По странной случайности приезд Т. Кантакузино в стан русского авангарда совпал с прибытием туда Г. Кастриота – личного представителя К. Брынковяну[100].

Озадаченный одновременным появлением столь высоких должностных лиц Валашского княжества, которые к тому же «видно, якобы один от другого опасаются», фельдмаршал приостановил движение передовых частей и обратился к царю за дополнительными инструкциями и распоряжениями[101]. Ответ не заставил себя долго ждать: уже на следующий день, 23 июня, оба посланца «с добрым конвоем» были отправлены в столицу Молдавского княжества, где им было определенно место встречи с российским монархом.

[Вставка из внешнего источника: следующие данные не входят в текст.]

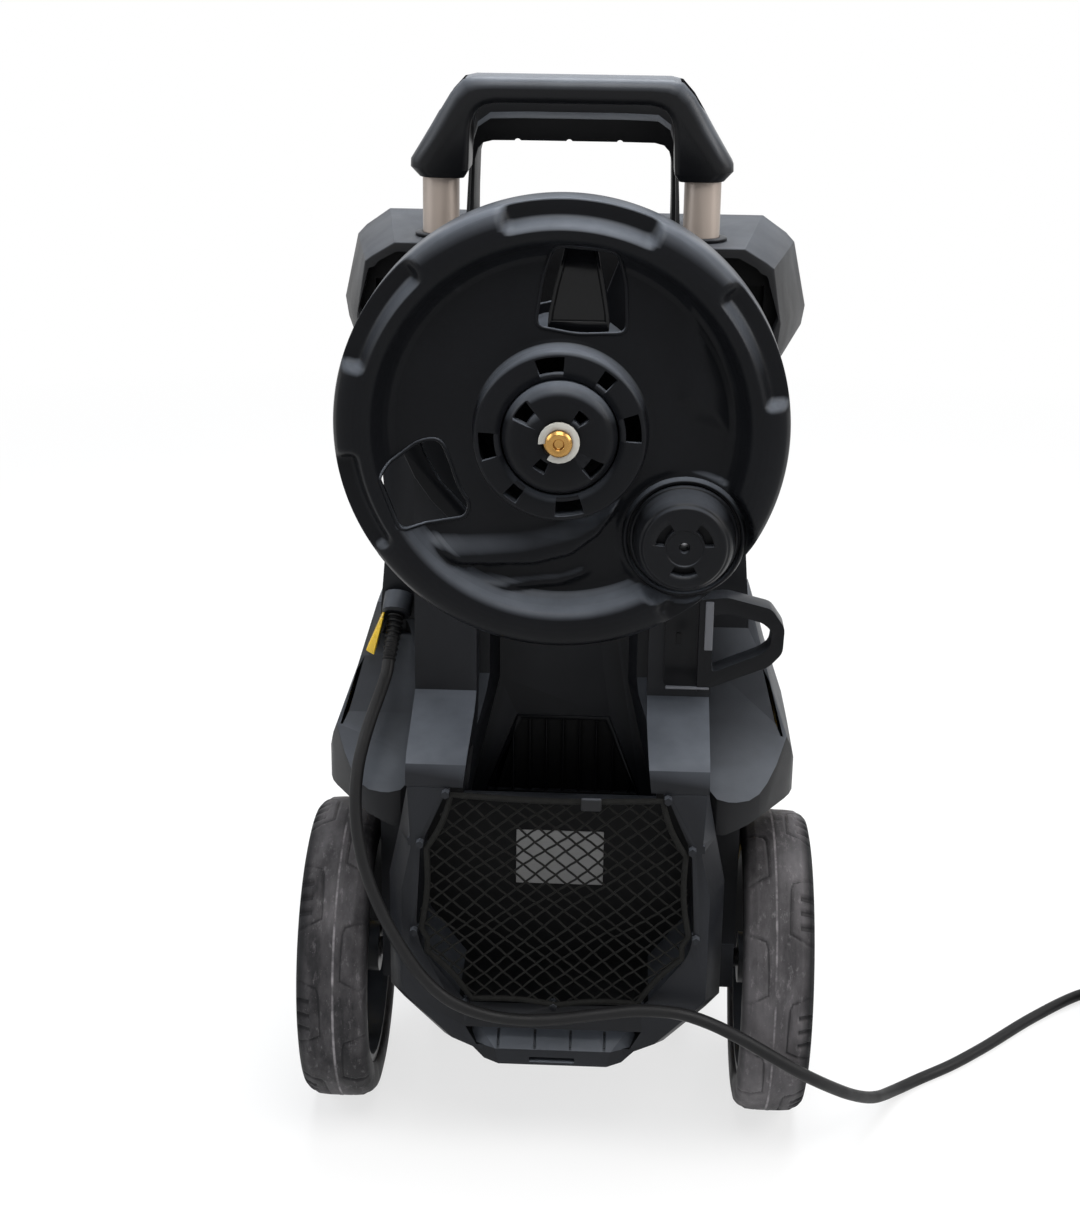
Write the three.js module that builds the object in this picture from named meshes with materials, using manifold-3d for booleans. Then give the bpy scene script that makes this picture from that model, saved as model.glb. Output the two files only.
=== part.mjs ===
// Upright trolley pressure washer with a crank-wound hose reel, seen from its reel side as -Y.
// Millimetres. X points to the right seen from behind, Y to the front of the machine, Z up.
// All pieces are drawn with the wheel axle's line at y = 0, and the group is then centred on Y.
import * as THREE from "three";
import { mergeVertices } from "three/addons/utils/BufferGeometryUtils.js";
import Module from "manifold-3d";

const library = await Module();
library.setup();

// Clearances and shared walls
const seam = 0.3; // gap between two pieces that touch
const overrun = 3; // how far a cutter runs past the face that it cuts
const wall = 3.2;
const weldTolerance = 0.0005;
const sectorStep = 0.3; // radians between the points of a curved cut

// Wheels and axle
const wheelRadius = 100;
const wheelWidth = 45;
const wheelOuterX = 164;
const tyreBeadRadius = 78;
const tyreShoulderDrop = 5;
const tyreShoulderWidth = 8;
const treadDepth = 1.6;
const mouldLineWidth = 2.4;
const mouldLineHeight = 0.9;
const rimBand = 5;
const rimWebThickness = 6;
const rimWebInset = 16;
const rimWindowInner = 30;
const rimWindowMargin = 6;
const rimSpokeCount = 6;
const wheelHubRadius = 17;
const axleRadius = 6;
const axleEndX = 156;
const capRadius = 27;
const capThickness = 4;

// Base tray, which carries the axle, and the two rubber feet in front
const baseHalf = 100;
const baseTop = 120;
const baseBottom = 42;
const baseRearY = -20;
const baseRearBottom = 88;
const baseSlopeEndY = 88;
const baseFrontY = 238;
const baseNoseY = 304;
const baseNoseTop = 66;
const baseNoseShoulderZ = 104;
const baseNoseShoulderY = 262;
const baseFlareHalf = 125;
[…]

Одновременно с описываемыми событиями в Яссах быстрыми темпами шло формирование княжеского войска. В набираемые Д. Кантемиром полки записывались сотни добровольцев, значительную часть которых, помимо представителей военно-служилого сословия, составляли горожане, ремесленники, крестьяне и бежавшие от своих владетелей слуги[102].

Уже к двадцатым числам июня под княжескими знаменами находилось 17 полковников и 170 ротмистров с хоронгвами общей численностью около 7 тыс. человек[103]. С этими силами молдавский господарь ожидал прибытия российского монарха в столицу княжества.

Один из активных участников Прутской кампании русских войск, вице-канцлер П. П. Шафиров[104] следующим образом описал это событие в своих дневниковых записях: «В 24 день <июня 1711 г. – В.Ц.> Его Величество изволил итти с ближними людьми своими в волосский город Яссы, от реки Прута с 2 мили, в котором господарь живет… И встречал оной [князь] Его Царское Величество, також государыню царицу жена его <Кантемира. – В.Ц.